WHAT IS ASKED – The exercise asks for every line of the data to be reproduced exactly.
## Start STORED ROWS
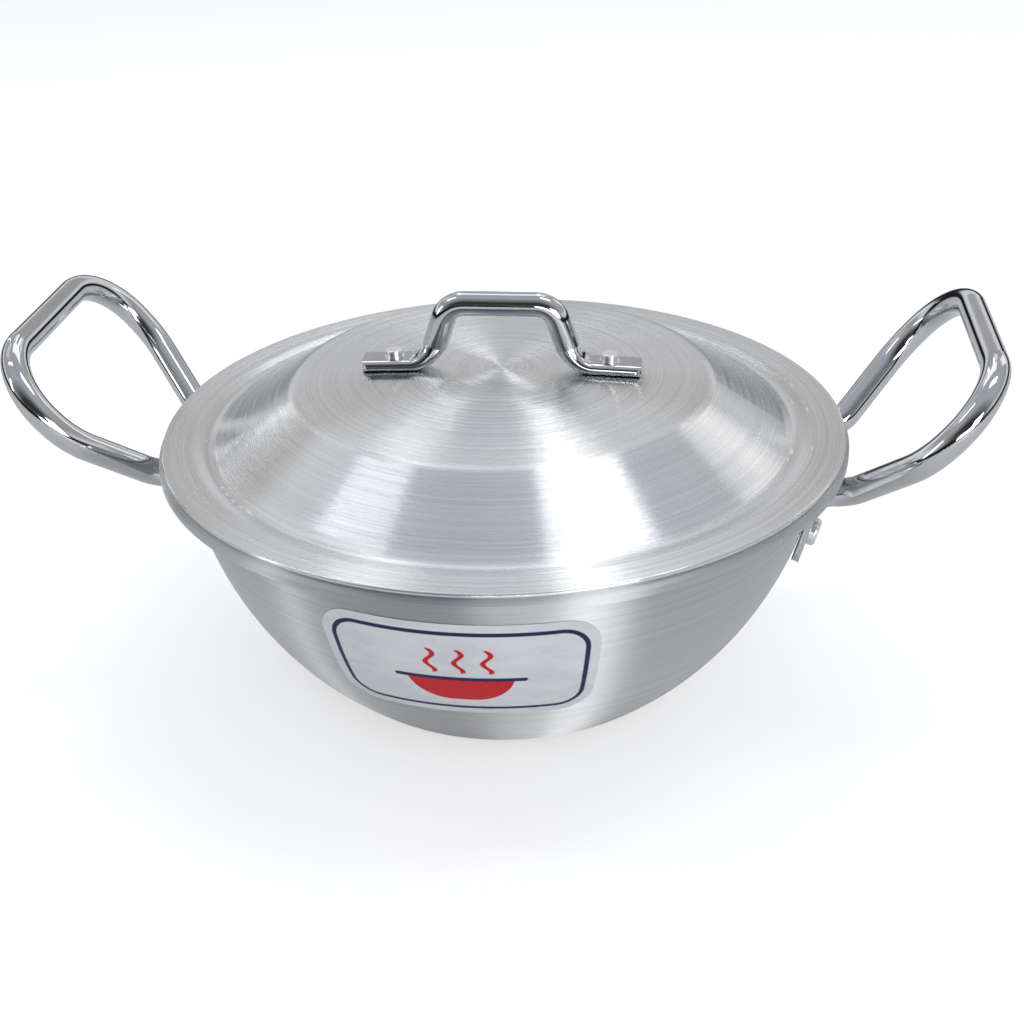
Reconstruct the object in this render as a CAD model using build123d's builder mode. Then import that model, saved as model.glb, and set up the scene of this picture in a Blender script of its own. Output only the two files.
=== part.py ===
from build123d import *
import math
import os

# A kadai: a round-bottomed aluminium cooking bowl with a flanged rim, a lid with a sloping
# skirt and a shallow dome, two tube side handles and one tube lid handle. Every tube handle
# ends in tabs, where the tube is pressed flat, turned against the sheet and riveted through.
# Millimetres. The origin is the middle of the base, +Z is up, the side handles point along X.

# Bowl
rim_radius = 150.5
rim_height = 112.0
rim_lip_height = 4.8
rim_lip_thickness = 3.0
rim_shoulder_width = 2.6
rim_shoulder_drop = 1.8
rim_edge_round = 0.6
bowl_sheet = 3.0
flange_width = 11.0
flange_root = 2.0
mouth_round = 2.4
base_radius = 82.0
base_corner = 13.0
wall_curve = 155.0

# Lid
lid_edge_setback = 1.5
lid_sheet = 2.0
lid_seat_gap = 0.3
lid_edge_round = 0.9
valley_play = 4.5
valley_width = 6.5
valley_depth = 1.7
skirt_foot_width = 5.5
skirt_foot_rise = 1.1
skirt_width = 32.0
shoulder_rise = 21.8
dome_rise = 25.2
shoulder_round = 9.0
foot_round = 7.0
valley_round = 7.0

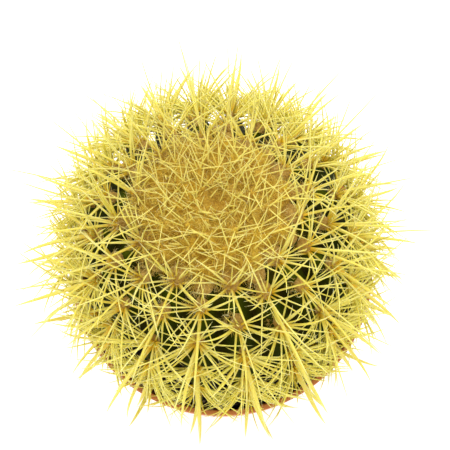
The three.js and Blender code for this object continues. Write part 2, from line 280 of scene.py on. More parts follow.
# sockets 2 and 3 are the pair for plain numbers, and output 1 is theirs
def drawNumber(tree, low, high, seed):
    drawn = addNode(tree, "FunctionNodeRandomValue", {2: low, 3: high, "Seed": seed}, data_type="FLOAT")
    return drawn.outputs[1]


def drawVector(tree, low, high, seed):
    return addNode(tree, "FunctionNodeRandomValue", {0: low, 1: high, "Seed": seed}, data_type="FLOAT_VECTOR")


def readAttribute(tree, name, kind="FLOAT"):
    named = addNode(tree, "GeometryNodeInputNamedAttribute", {"Name": name}, data_type=kind)
    return named.outputs["Attribute"]


def noiseAt(tree, scale, detail):
    place = addNode(tree, "GeometryNodeInputPosition")
    return addNode(tree, "ShaderNodeTexNoise", {"Vector": place, "Scale": scale, "Detail": detail})


def scatterPoints(tree, given, density):
    return addNode(tree, "GeometryNodeDistributePointsOnFaces", {
        "Mesh": given["Geometry"], "Density": density, "Seed": given["Seed"],
    }, distribute_method="RANDOM").outputs


def placeCopies(tree, points, copied, turn, size):
    return addNode(tree, "GeometryNodeInstanceOnPoints", {
        "Points": points, "Instance": copied, "Rotation": turn, "Scale": size,
    })


# gives each copy a shade that its material reads
def storeShade(tree, copies, value):
    return addNode(tree, "GeometryNodeStoreNamedAttribute", {
        "Geometry": copies, "Name": "shade", "Value": value,
    }, data_type="FLOAT", domain="INSTANCE")


def moveAlong(tree, geometry, direction, amount):
    offset = vectorMaths(tree, "MULTIPLY", direction, amount)
    return addNode(tree, "GeometryNodeSetPosition", {"Geometry": geometry, "Offset": offset})


# draws a ring of that many sides along a curve, as wide as width says at each place
def sweepRing(tree, curve, sides, flatness, width):
    ring = addNode(tree, "GeometryNodeCurvePrimitiveCircle", {"Resolution": sides, "Radius": 1.0})
    flat = addNode(tree, "ShaderNodeCombineXYZ", {"X": 1.0, "Y": flatness, "Z": 1.0})
    section = addNode(tree, "GeometryNodeTransform", {"Geometry": ring, "Scale": flat})
    return addNode(tree, "GeometryNodeCurveToMesh", {
        "Curve": curve, "Profile Curve": section, "Scale": width, "Fill Caps": True,
    })


def closeTree(tree, given, end, geometry):
    whole = addNode(tree, "GeometryNodeRealizeInstances", {"Geometry": geometry})
    coated = addNode(tree, "GeometryNodeSetMaterial", {"Geometry": whole, "Material": given["Material"]})
    tree.links.new(coated.outputs[0], end["Geometry"])
    return tree


# Materials

def mottleGroup():
    group, given, end = newTree("mottle", "ShaderNodeTree", {
        "Vector": "Vector", "Scale": "Float", "Detail": "Float", "Low": "Float", "High": "Float",
    }, {"Mask": "Float"})
    cloud = addNode(group, "ShaderNodeTexNoise", {
        "Vector": given["Vector"], "Scale": given["Scale"], "Detail": given["Detail"], "Roughness": 0.6,
    })
    spread = addNode(group, "ShaderNodeMapRange", {
        "Value": cloud, "From Min": given["Low"], "From Max": given["High"],
    })
    group.links.new(spread.outputs[0], end["Mask"])
    return group


mottle = mottleGroup()


def newMaterial(name):
    material = bpy.data.materials.new(name)
    material.use_nodes = True
    return material, material.node_tree


def fillShader(material, values):
    fillSockets(material.node_tree, material.node_tree.nodes["Principled BSDF"], values)
    return material


# one node serves all that read the place in a tree
def objectPlace(tree):
    return (tree.nodes.get("Texture Coordinate") or addNode(tree, "ShaderNodeTexCoord")).outputs["Object"]


def attributeValue(tree, name):
    return addNode(tree, "ShaderNodeAttribute", attribute_name=name).outputs["Fac"]


def addMottle(tree, scale, low=0.35, high=0.65, detail=4):
    return addNode(tree, "ShaderNodeGroup", {
        "Vector": objectPlace(tree), "Scale": scale, "Low": low, "High": high, "Detail": detail,
    }, node_tree=mottle).outputs["Mask"]


def mixColour(tree, mask, first, second):
    ends = [(*colour, 1) if isinstance(colour, tuple) else colour for colour in (first, second)]
    return addNode(tree, "ShaderNodeMix", {0: mask, 6: ends[0], 7: ends[1]}, data_type="RGBA").outputs[2]


def rampColour(tree, value, stops):
    ramp = addNode(tree, "ShaderNodeValToRGB", {"Fac": value})
    elements = ramp.color_ramp.elements
    while len(elements) < len(stops):
        elements.new(0.5)
    for element, (place, colour) in zip(elements, stops):
        element.position = place
        element.color = (*colour, 1)
    return ramp.outputs["Color"]


def rangeOf(tree, value, low, high):
    return addNode(tree, "ShaderNodeMapRange", {"Value": value, "To Min": low, "To Max": high})


# lays a colour over the tone, by up to that share where the mask is full
def tint(tree, tone, mask, share, colour):
    return mixColour(tree, rangeOf(tree, mask, 0, share), tone, colour)


def addBump(tree, height, strength, distance):
    values = {"Height": height, "Strength": strength, "Distance": distance * mm}
    return addNode(tree, "ShaderNodeBump", values)


# The pot

potValues = {
    "baseRadius": 49,
    "wall": 1.4,
    "floor": 2,
    "collarHeight": 15,
    "collarStep": 1.8,
    "draft": 1,  # how far the wall under the collar stands in from it, besides the step
    "hub": 8,  # radius of the plain middle of the floor
    "columns": 192,
    "drains": 8,
    "drainRadius": 4.5,
    "drainRing": 35,
    "drillDepth": 6,
    "drillSides": 40,
    "grooveWidth": 5,
    "grooveDepth": 1,
    "grooveOverrun": 4,  # how far past the foot's radius they are cut
    "footRounding": 0.8,
    "collarRounding": (0.9, 0.7),
    "lipRounding": 0.65,
    "insideRounding": 1.5,
    "plastic": (0.56, 0.196, 0.05),
    "palePlastic": (0.6, 0.215, 0.056),
    "specks": (0.44, 0.14, 0.035),
}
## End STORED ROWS
WORKED SOLUTION –
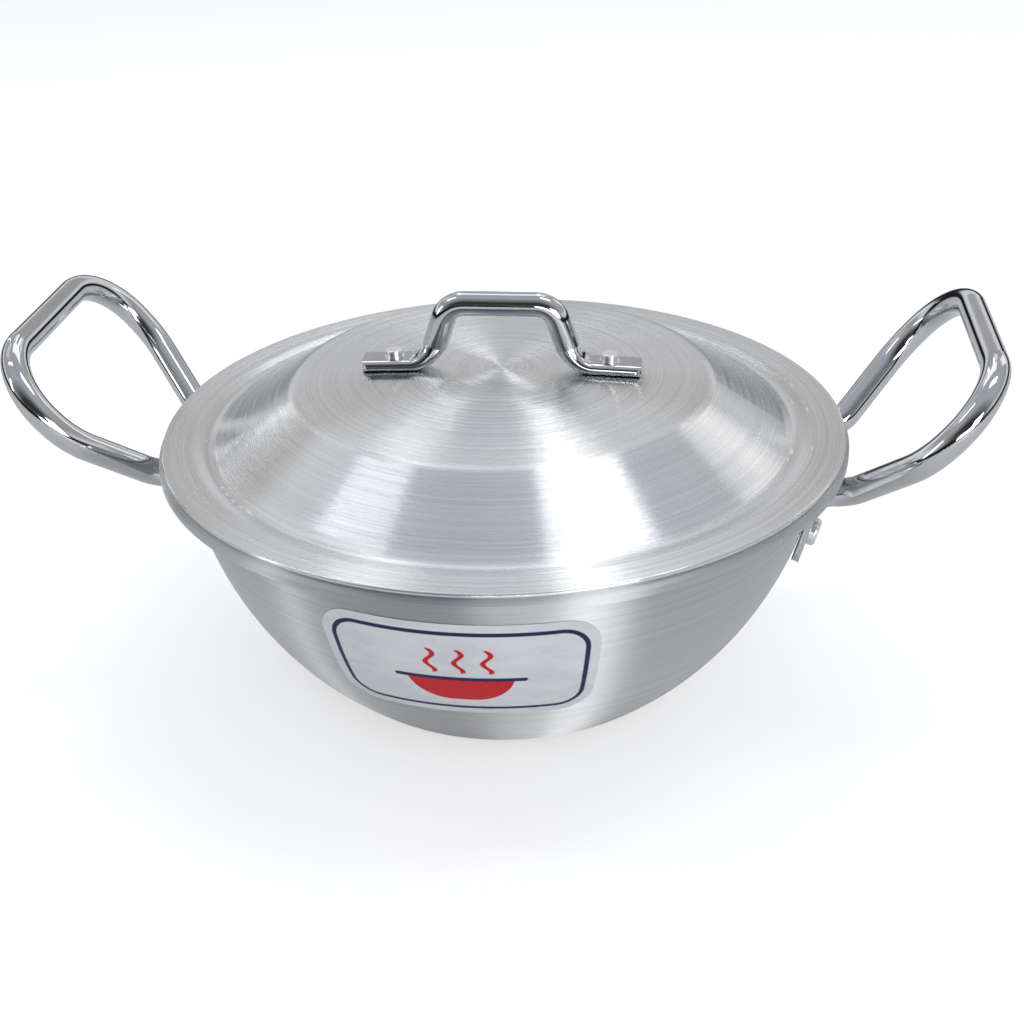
Reconstruct the object in this render as a CAD model using build123d's builder mode. Then import that model, saved as model.glb, and set up the scene of this picture in a Blender script of its own. Output only the two files.
=== part.py ===
from build123d import *
import math
import os

# A kadai: a round-bottomed aluminium cooking bowl with a flanged rim, a lid with a sloping
# skirt and a shallow dome, two tube side handles and one tube lid handle. Every tube handle
# ends in tabs, where the tube is pressed flat, turned against the sheet and riveted through.
# Millimetres. The origin is the middle of the base, +Z is up, the side handles point along X.

# Bowl
rim_radius = 150.5
rim_height = 112.0
rim_lip_height = 4.8
rim_lip_thickness = 3.0
rim_shoulder_width = 2.6
rim_shoulder_drop = 1.8
rim_edge_round = 0.6
bowl_sheet = 3.0
flange_width = 11.0
flange_root = 2.0
mouth_round = 2.4
base_radius = 82.0
base_corner = 13.0
wall_curve = 155.0

# Lid
lid_edge_setback = 1.5
lid_sheet = 2.0
lid_seat_gap = 0.3
lid_edge_round = 0.9
valley_play = 4.5
valley_width = 6.5
valley_depth = 1.7
skirt_foot_width = 5.5
skirt_foot_rise = 1.1
skirt_width = 32.0
shoulder_rise = 21.8
dome_rise = 25.2
shoulder_round = 9.0
foot_round = 7.0
valley_round = 7.0

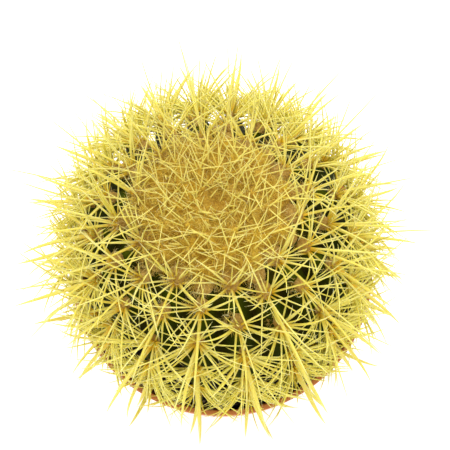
The three.js and Blender code for this object continues. Write part 2, from line 280 of scene.py on. More parts follow.
# sockets 2 and 3 are the pair for plain numbers, and output 1 is theirs
def drawNumber(tree, low, high, seed):
    drawn = addNode(tree, "FunctionNodeRandomValue", {2: low, 3: high, "Seed": seed}, data_type="FLOAT")
    return drawn.outputs[1]


def drawVector(tree, low, high, seed):
    return addNode(tree, "FunctionNodeRandomValue", {0: low, 1: high, "Seed": seed}, data_type="FLOAT_VECTOR")


def readAttribute(tree, name, kind="FLOAT"):
    named = addNode(tree, "GeometryNodeInputNamedAttribute", {"Name": name}, data_type=kind)
    return named.outputs["Attribute"]


def noiseAt(tree, scale, detail):
    place = addNode(tree, "GeometryNodeInputPosition")
    return addNode(tree, "ShaderNodeTexNoise", {"Vector": place, "Scale": scale, "Detail": detail})


def scatterPoints(tree, given, density):
    return addNode(tree, "GeometryNodeDistributePointsOnFaces", {
        "Mesh": given["Geometry"], "Density": density, "Seed": given["Seed"],
    }, distribute_method="RANDOM").outputs


def placeCopies(tree, points, copied, turn, size):
    return addNode(tree, "GeometryNodeInstanceOnPoints", {
        "Points": points, "Instance": copied, "Rotation": turn, "Scale": size,
    })


# gives each copy a shade that its material reads
def storeShade(tree, copies, value):
    return addNode(tree, "GeometryNodeStoreNamedAttribute", {
        "Geometry": copies, "Name": "shade", "Value": value,
    }, data_type="FLOAT", domain="INSTANCE")


def moveAlong(tree, geometry, direction, amount):
    offset = vectorMaths(tree, "MULTIPLY", direction, amount)
    return addNode(tree, "GeometryNodeSetPosition", {"Geometry": geometry, "Offset": offset})


# draws a ring of that many sides along a curve, as wide as width says at each place
def sweepRing(tree, curve, sides, flatness, width):
    ring = addNode(tree, "GeometryNodeCurvePrimitiveCircle", {"Resolution": sides, "Radius": 1.0})
    flat = addNode(tree, "ShaderNodeCombineXYZ", {"X": 1.0, "Y": flatness, "Z": 1.0})
    section = addNode(tree, "GeometryNodeTransform", {"Geometry": ring, "Scale": flat})
    return addNode(tree, "GeometryNodeCurveToMesh", {
        "Curve": curve, "Profile Curve": section, "Scale": width, "Fill Caps": True,
    })


def closeTree(tree, given, end, geometry):
    whole = addNode(tree, "GeometryNodeRealizeInstances", {"Geometry": geometry})
    coated = addNode(tree, "GeometryNodeSetMaterial", {"Geometry": whole, "Material": given["Material"]})
    tree.links.new(coated.outputs[0], end["Geometry"])
    return tree


# Materials

def mottleGroup():
    group, given, end = newTree("mottle", "ShaderNodeTree", {
        "Vector": "Vector", "Scale": "Float", "Detail": "Float", "Low": "Float", "High": "Float",
    }, {"Mask": "Float"})
    cloud = addNode(group, "ShaderNodeTexNoise", {
        "Vector": given["Vector"], "Scale": given["Scale"], "Detail": given["Detail"], "Roughness": 0.6,
    })
    spread = addNode(group, "ShaderNodeMapRange", {
        "Value": cloud, "From Min": given["Low"], "From Max": given["High"],
    })
    group.links.new(spread.outputs[0], end["Mask"])
    return group


mottle = mottleGroup()


def newMaterial(name):
    material = bpy.data.materials.new(name)
    material.use_nodes = True
    return material, material.node_tree


def fillShader(material, values):
    fillSockets(material.node_tree, material.node_tree.nodes["Principled BSDF"], values)
    return material


# one node serves all that read the place in a tree
def objectPlace(tree):
    return (tree.nodes.get("Texture Coordinate") or addNode(tree, "ShaderNodeTexCoord")).outputs["Object"]


def attributeValue(tree, name):
    return addNode(tree, "ShaderNodeAttribute", attribute_name=name).outputs["Fac"]


def addMottle(tree, scale, low=0.35, high=0.65, detail=4):
    return addNode(tree, "ShaderNodeGroup", {
        "Vector": objectPlace(tree), "Scale": scale, "Low": low, "High": high, "Detail": detail,
    }, node_tree=mottle).outputs["Mask"]


def mixColour(tree, mask, first, second):
    ends = [(*colour, 1) if isinstance(colour, tuple) else colour for colour in (first, second)]
    return addNode(tree, "ShaderNodeMix", {0: mask, 6: ends[0], 7: ends[1]}, data_type="RGBA").outputs[2]


def rampColour(tree, value, stops):
    ramp = addNode(tree, "ShaderNodeValToRGB", {"Fac": value})
    elements = ramp.color_ramp.elements
    while len(elements) < len(stops):
        elements.new(0.5)
    for element, (place, colour) in zip(elements, stops):
        element.position = place
        element.color = (*colour, 1)
    return ramp.outputs["Color"]


def rangeOf(tree, value, low, high):
    return addNode(tree, "ShaderNodeMapRange", {"Value": value, "To Min": low, "To Max": high})


# lays a colour over the tone, by up to that share where the mask is full
def tint(tree, tone, mask, share, colour):
    return mixColour(tree, rangeOf(tree, mask, 0, share), tone, colour)


def addBump(tree, height, strength, distance):
    values = {"Height": height, "Strength": strength, "Distance": distance * mm}
    return addNode(tree, "ShaderNodeBump", values)


# The pot

potValues = {
    "baseRadius": 49,
    "wall": 1.4,
    "floor": 2,
    "collarHeight": 15,
    "collarStep": 1.8,
    "draft": 1,  # how far the wall under the collar stands in from it, besides the step
    "hub": 8,  # radius of the plain middle of the floor
    "columns": 192,
    "drains": 8,
    "drainRadius": 4.5,
    "drainRing": 35,
    "drillDepth": 6,
    "drillSides": 40,
    "grooveWidth": 5,
    "grooveDepth": 1,
    "grooveOverrun": 4,  # how far past the foot's radius they are cut
    "footRounding": 0.8,
    "collarRounding": (0.9, 0.7),
    "lipRounding": 0.65,
    "insideRounding": 1.5,
    "plastic": (0.56, 0.196, 0.05),
    "palePlastic": (0.6, 0.215, 0.056),
    "specks": (0.44, 0.14, 0.035),
}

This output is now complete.